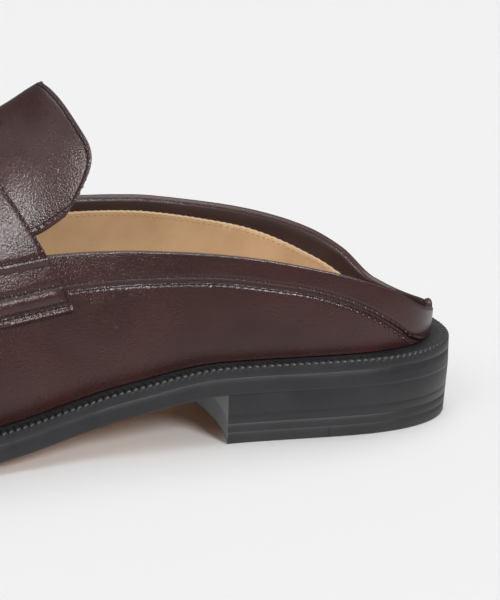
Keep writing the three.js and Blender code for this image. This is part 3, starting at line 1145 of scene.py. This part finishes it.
@dataclass
class Strap:
    """The saddle strap, with its laid-on panel, the box at each end and the folded lower lip."""

    rear: tuple[float, float] = (111.3, 137.2)
    front: tuple[float, float] = (161.0, 175.0)
    bend: float = 1.58
    low: float = 39.7
    slope: float = 0.1
    clear: float = 0.25
    thickness: float = 2.2
    panel: float = 16.4
    box: float = 8.1
    rows: tuple[float, float] = (2.1, 3.3)
    inset: float = 1.2
    steps: int = 60

    def __post_init__(self) -> None:
        """Measures the strap across and along, for the panels and the rows."""
        def walk(places: Sequence[tuple[float, float]]) -> list[float]:
            """Running length in mm along places given as (v, w).

            Args:
                places: the places as (v, w).

            Returns:
                The lengths, from 0.
            """
            total, out, last = 0.0, [0.0], self.point(*places[0], 1.0)
            for v, w in places[1:]:
                here = self.point(v, w, 1.0)
                total += (here - last).length
                last = here
                out.append(total)
            return out

        self.arcs = {
            (side, k): walk([(side * (1 - i / self.steps), k / 2) for i in range(self.steps + 1)])
            for side in (-1, 1) for k in (0, 1, 2)
        }
        self.widths = [walk(column_places(i))[-1] for i in range(TABLE_STEPS + 1)]

    def place_at(self, v: float, w: float) -> tuple[float, int, float]:
        """Share, side and angle at a place of the strap.

        Args:
            v: place across, from -1 to 1.
            w: place along, from 0 at the rear to 1 at the front.

        Returns:
            The three values.
        """
        side = -1 if v < 0 else 1
        reach = abs(v)
        bow = 1 - reach**self.bend
        corner = 0.9 * max(0.0, (reach - 0.965) / 0.035) ** 2
        rear = self.rear[0] + (self.rear[1] - self.rear[0]) * bow + corner
        front = self.front[0] + (self.front[1] - self.front[0]) * bow - corner
        s = rear + (front - rear) * w
        f = LAST.share_of(s)
        low = LAST.angle_at(f, self.low - self.slope * (s - self.rear[0]))
        return f, side, HALF_PI - reach * (HALF_PI - low)

    def point(self, v: float, w: float, level: float) -> Vector:
        """A point of the strap; level 0 is its underside and 1 its top.

        Args:
            v: place across, from -1 to 1.
            w: place along, from 0 at the rear to 1 at the front.
            level: 0 at the underside, 1 at the top.

        Returns:
            The point in mm.
        """
        f, side, angle = self.place_at(v, w)
        lift = self.clear + self.thickness * level
        base = LAST.surface(f, side, angle, LAST.outer.raised(lift))
        return base + base.normalized() * 0.12 * noise.noise(base * 0.07)

    def from_low(self, v: float, w: float) -> float:
        """Distance from the lower edge in mm.

        Args:
            v: place across, from -1 to 1.
            w: place along, from 0 at the rear to 1 at the front.

        Returns:
            The distance in mm.
        """
        side = -1 if v < 0 else 1
        place = (1 - abs(v)) * self.steps
        i = min(int(place), self.steps - 1)
        k = min(int(w * 2), 1)

        def read(row: list[float]) -> float:
            """The running length between two steps."""
            return row[i] + (row[i + 1] - row[i]) * (place - i)

        low, high = read(self.arcs[side, k]), read(self.arcs[side, k + 1])
        return low + (high - low) * (w * 2 - k)

    def across_at(self, distance: float, side: int, w: float) -> float:
        """The v that lies a distance in mm above the lower edge.

        Args:
            distance: distance above the lower edge, in mm.
            side: 1 medial, -1 lateral.
            w: place along, from 0 at the rear to 1 at the front.

        Returns:
            The place across.
        """
        low, high = 0.0, 1.0
        for _ in range(18):
            mid = (low + high) / 2
            if self.from_low(side * mid if mid else side * 1e-9, w) > distance:
                low = mid
            else:
                high = mid
        return side * low

    def width(self, v: float) -> float:
        """Width of the strap in mm."""
        return from_table(self.widths, v)

    def relief(self, v: float, w: float) -> float:
        """Panels and stitch troughs, as a share of the thickness.

        Args:
            v: place across, from -1 to 1.
            w: place along, from 0 at the rear to 1 at the front.

        Returns:
            The added level.
        """
        low = self.from_low(v, w)
        side = min(w, 1 - w) * self.width(v)
        out = 0.5 * smoothstep(low, self.panel - 1.9, self.panel - 1.0) * smoothstep(side, 0.3, 0.9)
        out -= 0.12 * bell(low, self.panel, 0.75) * smoothstep(side, 0.8, 1.6)
        out -= 0.12 * bell(side, self.inset, 0.6) * smoothstep(low, self.panel - 0.6, self.panel + 0.4)
        inner = smoothstep(side, 0.6, 1.4)
        out -= 0.2 * bell(low, self.box, 0.8) * inner
        out -= 0.14 * bell(low, (self.rows[0] + self.rows[1]) / 2, 1.1) * inner
        out -= 0.12 * bell(side, self.inset, 0.6) * (1 - smoothstep(low, self.box - 0.5, self.box + 0.5))
        out += 0.2 * bell(low, 5.7, 1.7) * smoothstep(side, 1.8, 3.6) + 0.25 * bell(low, 0.75, 0.6)
        return out

    def build(self) -> bpy.types.Object:
        """Makes the strap.

        Returns:
            The object.
        """
        across = self.arcs[1, 1][-1] + self.arcs[-1, 1][-1]
        plate = Plate(
            "saddle_strap_ply", across, self.width(0.5), self.point, self.relief, radius=1.0, steps=(370, 108)
        )
        return plate.build((CALF,), ["saddle_strap"], "upper_leather")

    def path(self, places: Sequence[tuple[float, float]]) -> Line:
        """Points and outward directions along places given as (v, w).

        Args:
            places: the places as (v, w).

        Returns:
            The line.
        """
        out = []
        for v, w in places:
            level = 1.03 + self.relief(v, w)
            here = self.point(v, w, level)
            out.append((here, (self.point(v, w, level + 1) - here).normalized()))
        return out

    def level_row(self, side: int, low: float) -> Line:
        """A line across the strap at a distance above the lower edge.

        Args:
            side: 1 medial, -1 lateral.
            low: distance above the lower edge, in mm.

        Returns:
            The line.
        """
        places = []
        for i in range(41):
            edge = self.inset / self.width(0.95)
            w = edge + (1 - 2 * edge) * i / 40
            places.append((self.across_at(low, side, w), w))
        return self.path(places)

    def edge_row(self, side: int, low: float, high: float, front: bool) -> Line:
        """A line along the rear or front edge from one distance above the lower edge to another.

        Args:
            side: 1 medial, -1 lateral.
            low: distance above the lower edge, in mm.
            high: the same for its other end.
            front: whether it is the front edge.

        Returns:
            The line.
        """
        places = []
        for i in range(61):
            distance = low + (high - low) * i / 60
            v = self.across_at(distance, side, 1.0 if front else 0.0)
            w = self.inset / self.width(v)
            places.append((v, 1 - w if front else w))
        return self.path(places)

    def seams(self) -> list[Row]:
        """Every stitch row of the strap.

        Returns:
            The rows.
        """
        rows = []
        levels = ((self.panel, 0.35), (self.box, 0.3), (self.rows[0], -0.5), (self.rows[1], 0.5))
        for side in (-1, 1):
            rows.extend(Row(self.level_row(side, level), pucker=pucker * side) for level, pucker in levels)
            for front in (False, True):
                rows.append(Row(self.edge_row(side, self.rows[1], self.box, front), pucker=None))
                crown = self.arcs[side, 2 if front else 0][-1]
                rows.append(Row(self.edge_row(side, self.panel, crown, front), pucker=0.0))
        return rows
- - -
Repeat, word for word, the lines from the opening of the material through the line containing "saddle strap, with".

■ **Solution to this problem**
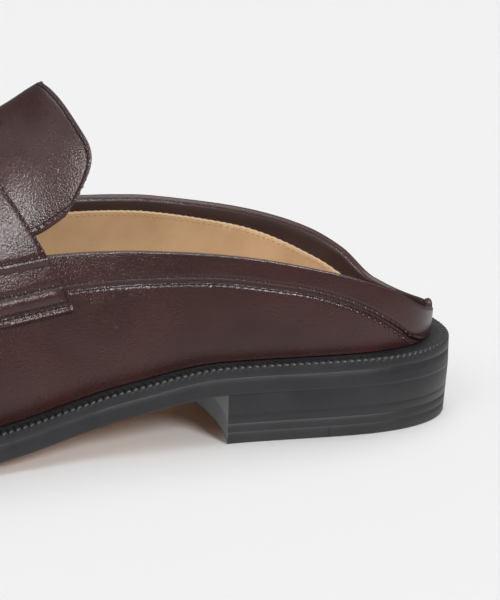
Keep writing the three.js and Blender code for this image. This is part 3, starting at line 1145 of scene.py. This part finishes it.
@dataclass
class Strap:
    """The saddle strap, with its laid-on panel, the box at each end and the folded lower lip."""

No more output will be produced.